Data shown:
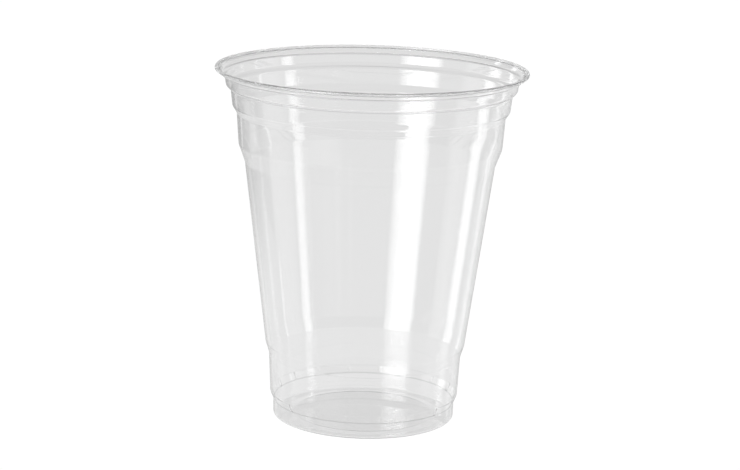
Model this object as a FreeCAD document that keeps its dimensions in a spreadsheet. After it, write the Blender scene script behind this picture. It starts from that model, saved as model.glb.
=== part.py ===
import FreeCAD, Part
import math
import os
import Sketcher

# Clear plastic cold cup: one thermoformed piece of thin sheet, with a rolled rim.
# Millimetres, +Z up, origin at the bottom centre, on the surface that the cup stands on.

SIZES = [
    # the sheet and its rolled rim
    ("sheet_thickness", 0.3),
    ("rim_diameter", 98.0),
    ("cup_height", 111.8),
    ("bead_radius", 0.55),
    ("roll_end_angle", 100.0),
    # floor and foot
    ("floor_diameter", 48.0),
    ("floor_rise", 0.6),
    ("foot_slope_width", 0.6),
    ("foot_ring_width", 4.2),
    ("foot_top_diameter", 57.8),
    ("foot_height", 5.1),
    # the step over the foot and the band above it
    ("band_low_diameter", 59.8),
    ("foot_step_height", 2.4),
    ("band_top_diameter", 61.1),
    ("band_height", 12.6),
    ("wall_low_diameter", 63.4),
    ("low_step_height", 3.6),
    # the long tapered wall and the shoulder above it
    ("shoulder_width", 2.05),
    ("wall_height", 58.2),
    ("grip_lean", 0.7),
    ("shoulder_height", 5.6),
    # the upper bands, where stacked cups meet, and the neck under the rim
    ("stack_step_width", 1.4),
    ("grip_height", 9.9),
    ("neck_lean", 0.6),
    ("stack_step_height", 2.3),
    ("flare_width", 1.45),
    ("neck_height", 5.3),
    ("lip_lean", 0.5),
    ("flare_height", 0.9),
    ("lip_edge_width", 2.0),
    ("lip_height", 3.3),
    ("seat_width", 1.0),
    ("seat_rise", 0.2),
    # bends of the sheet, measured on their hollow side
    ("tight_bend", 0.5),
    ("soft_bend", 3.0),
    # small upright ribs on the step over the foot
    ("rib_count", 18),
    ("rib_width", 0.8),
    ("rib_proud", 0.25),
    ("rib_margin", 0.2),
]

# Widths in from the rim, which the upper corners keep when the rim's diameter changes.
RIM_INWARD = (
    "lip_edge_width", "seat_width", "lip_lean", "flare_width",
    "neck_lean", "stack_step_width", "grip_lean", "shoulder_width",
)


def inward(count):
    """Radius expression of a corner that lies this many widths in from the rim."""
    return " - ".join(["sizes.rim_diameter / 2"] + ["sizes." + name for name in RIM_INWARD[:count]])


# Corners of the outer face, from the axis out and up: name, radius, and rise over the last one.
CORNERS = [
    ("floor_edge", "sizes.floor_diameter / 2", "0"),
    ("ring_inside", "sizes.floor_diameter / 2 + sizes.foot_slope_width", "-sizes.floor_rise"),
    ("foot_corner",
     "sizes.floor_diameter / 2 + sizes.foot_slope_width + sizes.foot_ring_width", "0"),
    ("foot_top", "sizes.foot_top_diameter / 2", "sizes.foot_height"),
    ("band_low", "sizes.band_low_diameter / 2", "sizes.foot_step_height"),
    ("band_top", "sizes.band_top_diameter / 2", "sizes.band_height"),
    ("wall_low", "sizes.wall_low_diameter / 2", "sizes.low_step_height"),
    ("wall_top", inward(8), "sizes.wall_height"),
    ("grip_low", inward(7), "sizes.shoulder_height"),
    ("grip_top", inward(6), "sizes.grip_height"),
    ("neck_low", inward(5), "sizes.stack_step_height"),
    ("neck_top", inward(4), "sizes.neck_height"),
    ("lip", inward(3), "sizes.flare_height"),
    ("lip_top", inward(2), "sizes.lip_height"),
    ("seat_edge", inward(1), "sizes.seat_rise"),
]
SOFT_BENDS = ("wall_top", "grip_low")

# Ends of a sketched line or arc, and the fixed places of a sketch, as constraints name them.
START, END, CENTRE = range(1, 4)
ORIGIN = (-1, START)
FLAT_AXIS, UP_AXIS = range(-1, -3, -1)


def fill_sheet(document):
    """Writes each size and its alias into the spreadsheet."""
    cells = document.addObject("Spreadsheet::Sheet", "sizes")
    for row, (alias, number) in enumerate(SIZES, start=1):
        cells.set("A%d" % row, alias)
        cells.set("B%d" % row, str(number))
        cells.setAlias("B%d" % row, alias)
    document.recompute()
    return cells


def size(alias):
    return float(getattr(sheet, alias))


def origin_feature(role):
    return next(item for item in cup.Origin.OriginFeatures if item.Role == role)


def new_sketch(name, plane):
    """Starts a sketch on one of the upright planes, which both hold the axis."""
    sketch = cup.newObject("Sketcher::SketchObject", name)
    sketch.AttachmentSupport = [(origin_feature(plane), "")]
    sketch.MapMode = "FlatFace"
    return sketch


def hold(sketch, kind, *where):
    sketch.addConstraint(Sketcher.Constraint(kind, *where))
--
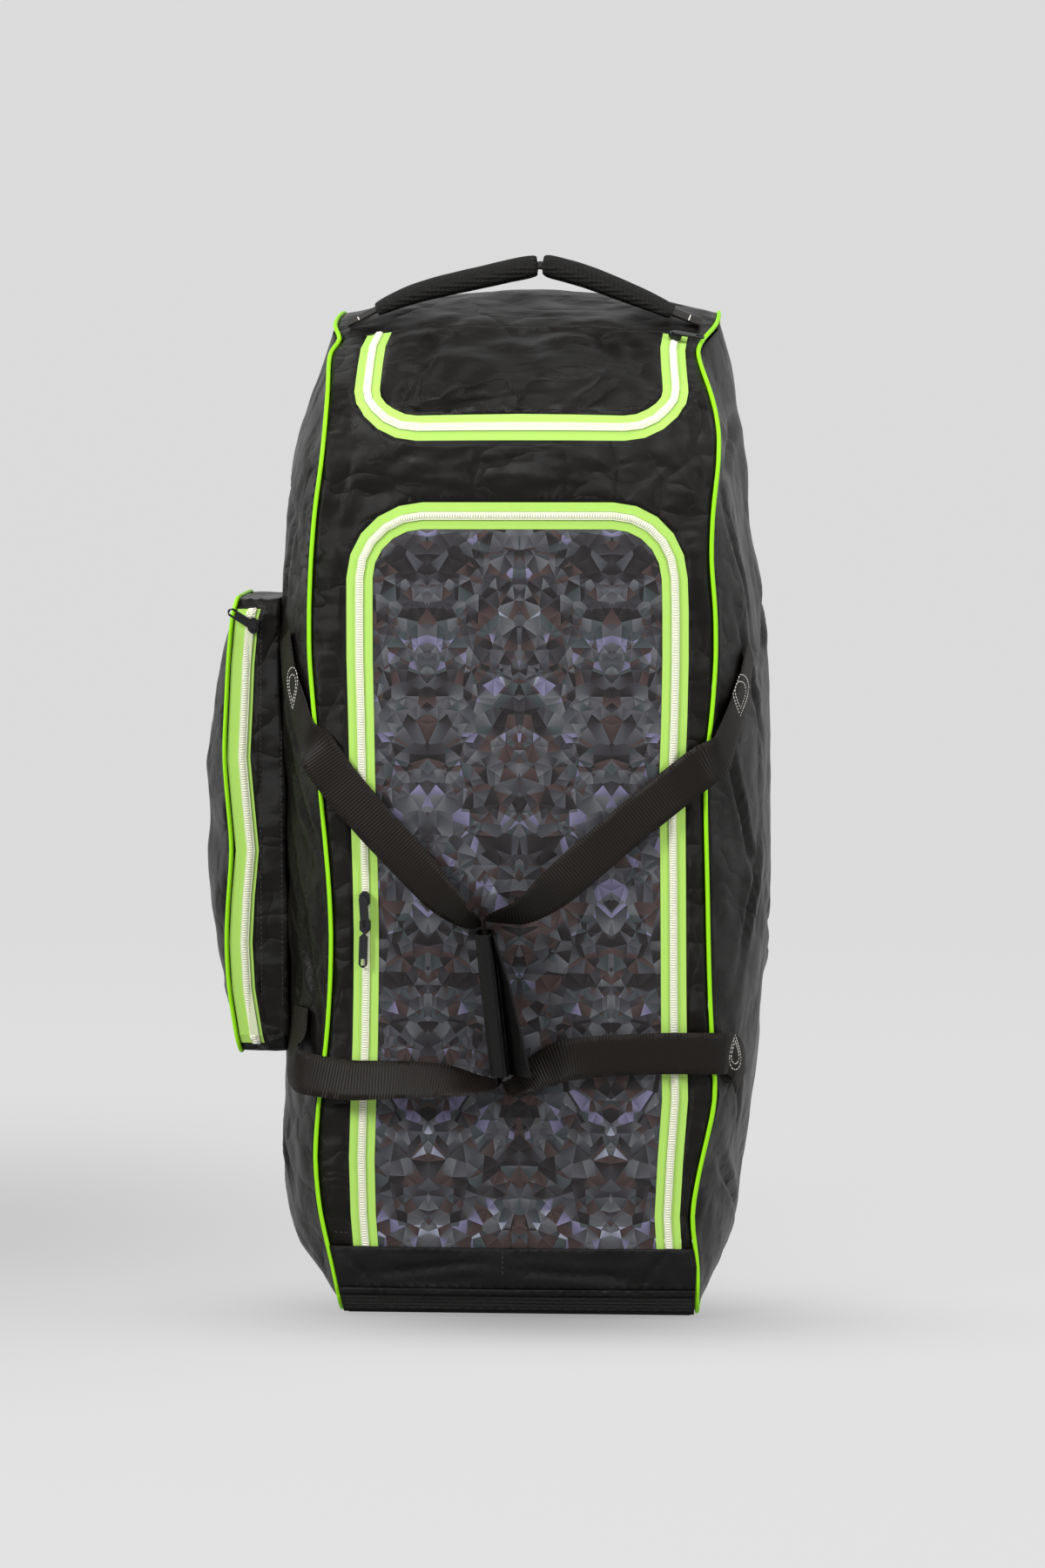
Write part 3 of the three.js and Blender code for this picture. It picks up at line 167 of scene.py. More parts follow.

Work instructions:
What is the number of lines above that contain the string "picture"? Answer with the number alone.

Answer below:
2